Each stage in isolation produces modest gains. All nine stages connected — where the exit condition of one stage is the entry trigger for the next — produces the compounding effect that distinguishes high-performing recruiting operations from organizations that are simply busy.

The funnel is not linear for every candidate. A passive candidate may spend six months in Stages 1–3 before jumping to Stage 4 when a relevant role opens. An inbound active applicant may enter at Stage 4 and move through to Stage 8 in three weeks. Keap’s tag-based routing handles both paths without requiring the recruiter to manually manage which sequence applies to which candidate.

This is the architecture that makes AI meaningful at the judgment points — resume scoring, culture fit assessment, offer negotiation positioning — rather than decorative.

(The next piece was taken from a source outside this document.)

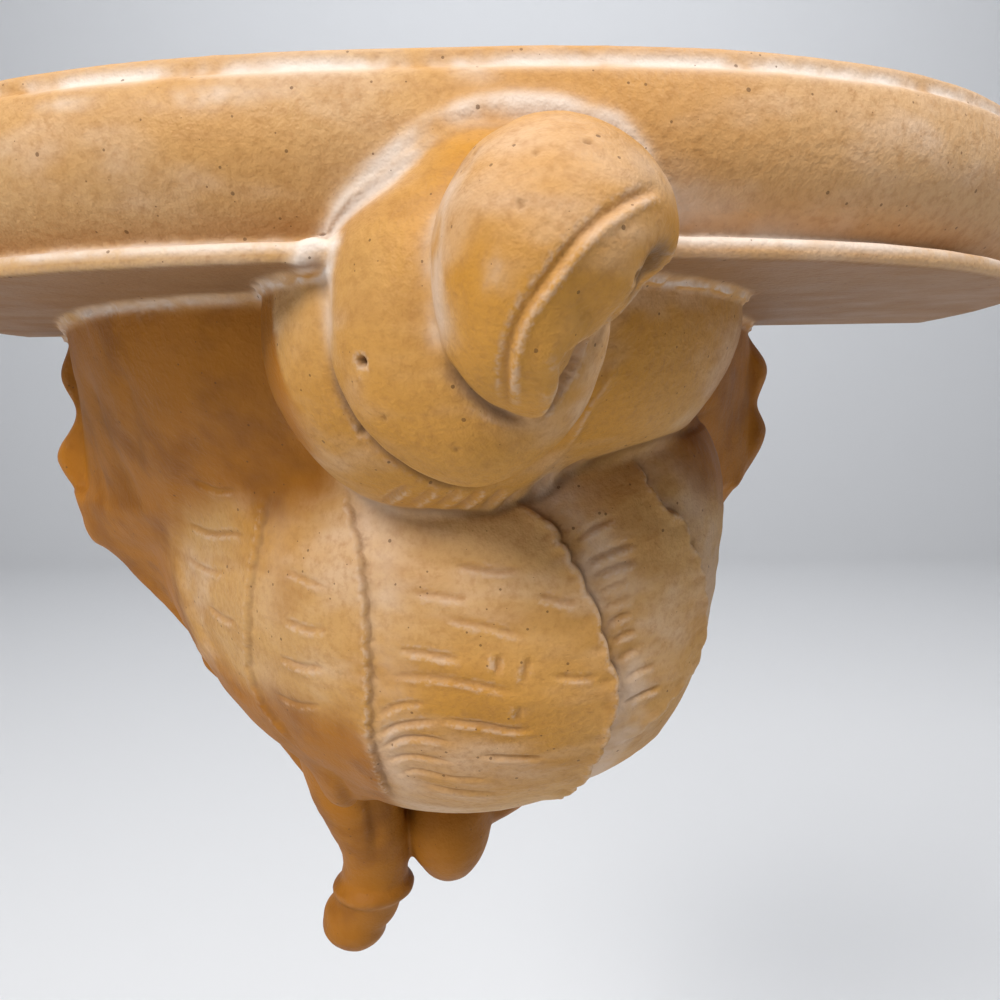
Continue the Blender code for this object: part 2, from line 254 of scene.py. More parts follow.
class Skin:
    """A fine, evenly meshed skin on which relief is worked and masks are measured."""

    def __init__(self, mesh: bpy.types.Mesh) -> None:
        """Reads the skin's vertices, normals and edges.

        Args:
            mesh: the evenly meshed skin.
        """
        self.mesh = mesh
        self.places = vertex_places(mesh)
        self.normals = vertex_places(mesh, "normal")
        edges = np.empty(len(mesh.edges) * 2, dtype=np.int64)
        mesh.edges.foreach_get("vertices", edges)
        edges = edges.reshape(-1, 2)
        self.near = np.concatenate([edges[:, 0], edges[:, 1]])
        self.far = np.concatenate([edges[:, 1], edges[:, 0]])
        self.neighbours = np.maximum(np.bincount(self.near, minlength=len(self.places)), 1)

    def averaged(self, values: np.ndarray, passes: int) -> np.ndarray:
        """Spreads values over the skin.

        Args:
            values: one number or one row for each vertex.
            passes: how often each vertex takes half of its neighbours' mean.

        Returns:
            The spread values.
        """
        columns = values.reshape(len(values), -1).copy()
        for _ in range(passes):
            for index in range(columns.shape[1]):
                column = columns[:, index]
                total = np.bincount(self.near, weights=column[self.far], minlength=len(column))
                columns[:, index] = 0.5 * (column + total / self.neighbours)
        return columns.reshape(values.shape)

    def relax(self, passes: int, share: np.ndarray | float = 1.0) -> None:
        """Softens the skin.

        Args:
            passes: how often it is softened.
            share: how strongly, from 0 to 1, for all of it or for each vertex.
        """
        share = np.broadcast_to(np.asarray(share, dtype=float), (len(self.places),))
        picked = np.nonzero(share > 0.002)[0]
        kept = share[self.near] > 0.002
        near, far = self.near[kept], self.far[kept]
        pull = 0.5 * share[picked]
        for _ in range(passes):
            for axis in range(3):
                column = self.places[:, axis]
                total = np.bincount(near, weights=column[far], minlength=len(column))[picked]
                self.places[picked, axis] += pull * (total / self.neighbours[picked] - column[picked])

    def refresh(self) -> None:
        """Writes the places back to the mesh and reads its new normals."""
        place_vertices(self.mesh, self.places)
        self.normals = vertex_places(self.mesh, "normal")

    def hollowness(self, passes: int) -> np.ndarray:
        """How far the skin lies under its own average, in metres: positive in a hollow."""
        return np.sum((self.averaged(self.places, passes) - self.places) * self.normals, axis=1)

    def front_places(self) -> np.ndarray:
        """Each vertex as (x, height), as the carver sees it from the front."""
        return np.stack([self.places[:, 0], self.places[:, 2] - UNDERSIDE], axis=1)

    def lift(self, relief: np.ndarray) -> None:
        """Moves the skin along its own normals.

        Args:
            relief: how far each vertex rises, in metres; a negative value sinks it.
        """
        self.places = self.places + self.normals * relief[:, None]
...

The structured automation spine comes first.

What to Build First

If you are starting from scratch, the highest-impact build sequence is:

  1. Stage 4 (pre-screening automation) — immediately reclaims recruiter hours
  2. Stage 5 (interview scheduling) — immediately reduces no-shows and administrative overhead
  3. Stage 1–2 (capture and segmentation) — begins building the passive pipeline that pays dividends in future searches
  4. Stages 6–8 (evaluation through onboarding) — closes the funnel and protects against downstream errors
  5. Stage 3 (nurture sequences) and Stage 9 (analytics) — sustain and improve the system over time

For the full implementation sequence, the Keap CRM implementation checklist for recruitment covers the configuration steps required at each stage.

You can also reference the Keap CRM vs. ATS comparison if you are evaluating whether to build on Keap as your primary recruiting system or layer it alongside an existing ATS.

For teams focused on improving speed specifically, cutting time-to-hire with Keap CRM automation covers the tactical adjustments that move the metric fastest once the funnel is in place.

The funnel is buildable. Every stage has a clear trigger, a clear automation action, and a clear exit condition. The only thing required to start is the decision to stop running recruiting as a manual process and start running it as a system.